Dan Bullen, who combines his playing career with coaching and umpiring, was there throughout the week and said: “It was a really good week and I hope I have inspired the athletes a lot. I couldn’t have done it without the help of Shaun, Matjaz and Mark or the volunteers who have picked up the balls all week. A big thank you to the University of Birmingham for their help in setting the tables up and a big shout out to all the GAPS team here who have been amazing. Shaun said to me one day that I had done a really good job here so that has helped me with my confidence, knowing that I can deal with it. I was worried coming in as there was a big language barrier and a lot of them saw me as a player on day one and not a coach, but we’ve had a thoroughly enjoyable week and I would definitely do it again.”
Sandra Riettie from Jamaica said: “The GAPS camp has been awesome and very informative. Coaches and athletes have gained a lot of knowledge within the past week and it’s obvious the organisers have done a lot of work to make this possible. I must say a big thank you on behalf of my country Jamaica - it was an honour and a privilege to be here to learn all I can to take back with me in order to develop my athletes and fellow coaches. I must also thank the volunteers who have worked tirelessly throughout the camp and the organisers who were always willing to sit and explain no matter whatever the time or place. A special thanks to all the table tennis coaches especially Dan who made themselves available to us.”
Razak Hamzah from Malaysia was also keen to say how much he had benefited from the camp.
“This should be repeated in the future because it is really great experience for the athletes and coaches,” he said. “Furthermore, for the two weeks we have been here the programme has been inspiring us to work hard to improve para table tennis in our country as well. Thanks to all the coaches, programme leads, the university and all the volunteers who always gave assistance when needed. Thank you, UK and CGA.”

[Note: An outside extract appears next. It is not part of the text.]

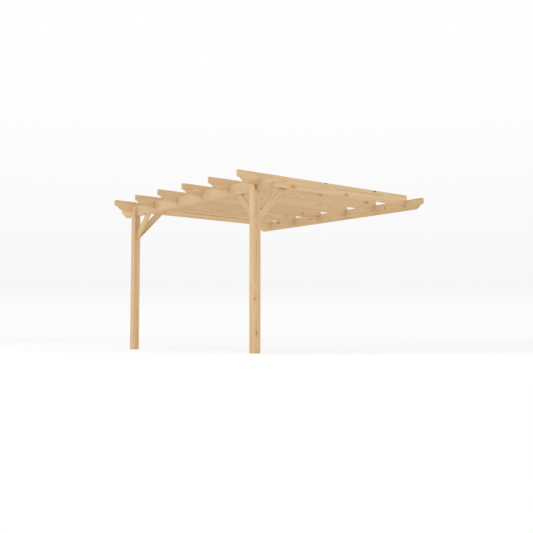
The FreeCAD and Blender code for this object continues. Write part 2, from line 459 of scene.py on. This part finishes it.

It wasn’t just the visiting coaches and athletes who went away inspired, as the University of Birmingham students who volunteered to help also enjoyed the experience.

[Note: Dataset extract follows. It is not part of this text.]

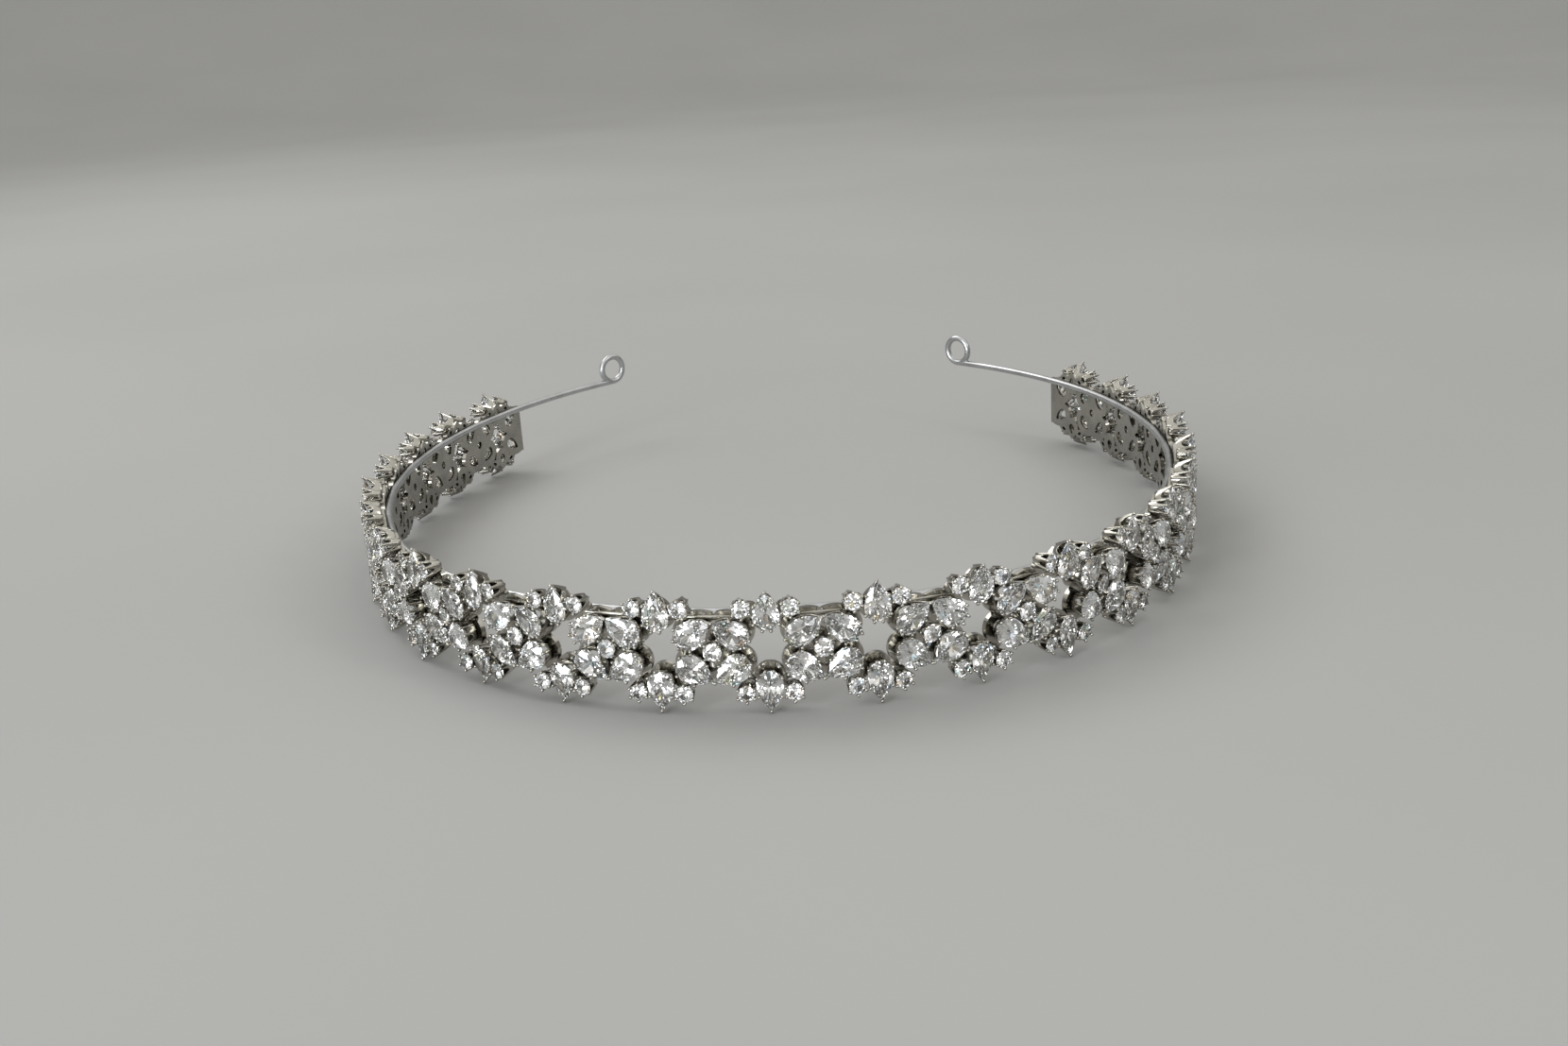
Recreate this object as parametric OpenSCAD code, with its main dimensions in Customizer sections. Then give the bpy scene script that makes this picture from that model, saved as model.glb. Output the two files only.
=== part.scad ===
// Bridal tiara: a horseshoe headband wire carrying a lattice of prong-set stones.
// Seen from above the front of the band faces -Y and the open end faces +Y.
// +Z is up, and the origin is the bottom centre of the bounding box.
// Along the band, trios of stones (round, pear, round) stand above and below diamonds
// of four pears round one centre stone. Every trio and every diamond is one casting.

/* [Headband] */
// Radius of the front arc of the headband wire
front_radius = 70; // [66:1:74]
// Length of the front arc on each side of the middle, along the wire
front_arc = 81; // [70:1:90]
// Radius of the side arcs of the headband wire
side_radius = 98; // [92:1:106]
// Length of the wire on each side of the middle, along the wire
wire_half = 203; // [195:1:210]
// Diameter of the headband wire
wire_d = 1.3; // [1.1:0.1:1.5]
// Diameter of the gallery wire that the castings are soldered to
gallery_d = 1; // [0.8:0.1:1.1]
// Outside diameter of the loop at each end of the wire
loop_d = 7; // [6:0.5:8]

/* [Pattern] */
// Distance from one trio to the next along the wire
pitch = 15.2; // [15:0.1:15.5]
// Height of the small round stones of a trio above the middle of the band
trio_round_y = 6.5; // [6.3:0.1:6.7]
// Distance of the small round stones from the centre line of their trio
trio_round_x = 3.5; // [3.4:0.05:3.7]
// Height of the round end's centre of a trio's pear above the middle of the band
trio_pear_y = 5.05; // [4.95:0.05:5.2]
// Distance of a diamond's pear points from the middle of the band
diamond_tip_y = 4.6; // [4.5:0.05:4.7]
// Slope of a diamond's pears
diamond_slope = 34; // [32:1:36]
// Distance by which the half diamond at each end stands nearer to the middle than a whole one
end_shift = 0.8; // [0:0.1:0.9]

/* [Stones] */
// Diameter of the small round stones in the trios
small_round_d = 2.6; // [2.4:0.1:2.7]
// Diameter of the round stone in the middle of a diamond
centre_round_d = 2.8; // [2.6:0.1:2.9]
// Width of a trio's pear
trio_pear_w = 3.9; // [3.7:0.1:4]
// Length of a trio's pear from its round end to its point
trio_pear_l = 6; // [5.8:0.1:6.1]
// Width of a diamond's pear
diamond_pear_w = 4.2; // [4:0.1:4.3]
// Length of a diamond's pear from its round end to its point
diamond_pear_l = 5.95; // [5.8:0.05:6.1]
// Width of the flat table of a stone as a share of the stone's width
table_share = 0.56; // [0.5:0.02:0.62]

/* [Settings] */
// Thickness of a casting's back plate
plate_t = 0.8; // [0.7:0.1:1]
// Rim of the back plate outside the stones
plate_rim = 0.45; // [0.4:0.05:0.5]
// Height of the stones' girdles outward from the centre of the headband wire
girdle = 4; // [3.8:0.1:4.4]
// Diameter of a prong
prong_d = 0.42; // [0.38:0.02:0.46]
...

“The GAPS camp was an eye-opening experience, it was great to meet so many inspiring and talented people,” said Evie Harms, a 4th Year MSci Sports Science student. “Dan was a joy to work with – enthusiastic, organised and very knowledgeable.”

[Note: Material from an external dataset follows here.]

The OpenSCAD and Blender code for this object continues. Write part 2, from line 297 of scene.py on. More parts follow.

Emma Baker, a MRes Exercise and Sport Sciences student, agreed, saying: “GAPS was a great experience to learn about para-sport and international competition. It was inspiring to hear all the athletes’ stories. I especially enjoyed working with Dan and the rest of the table tennis coaches who made the week more interesting and allowed me to learn about para table tennis.”
Summarising the success of the camp, Karen Tonge said: “I think it is a good idea to inspire some other nations who do not currently enter para table tennis events and to bring the next generation of athletes and coaches through. Once we got them playing, they were very enthusiastic and perhaps we have some Commonwealth champions in the making.”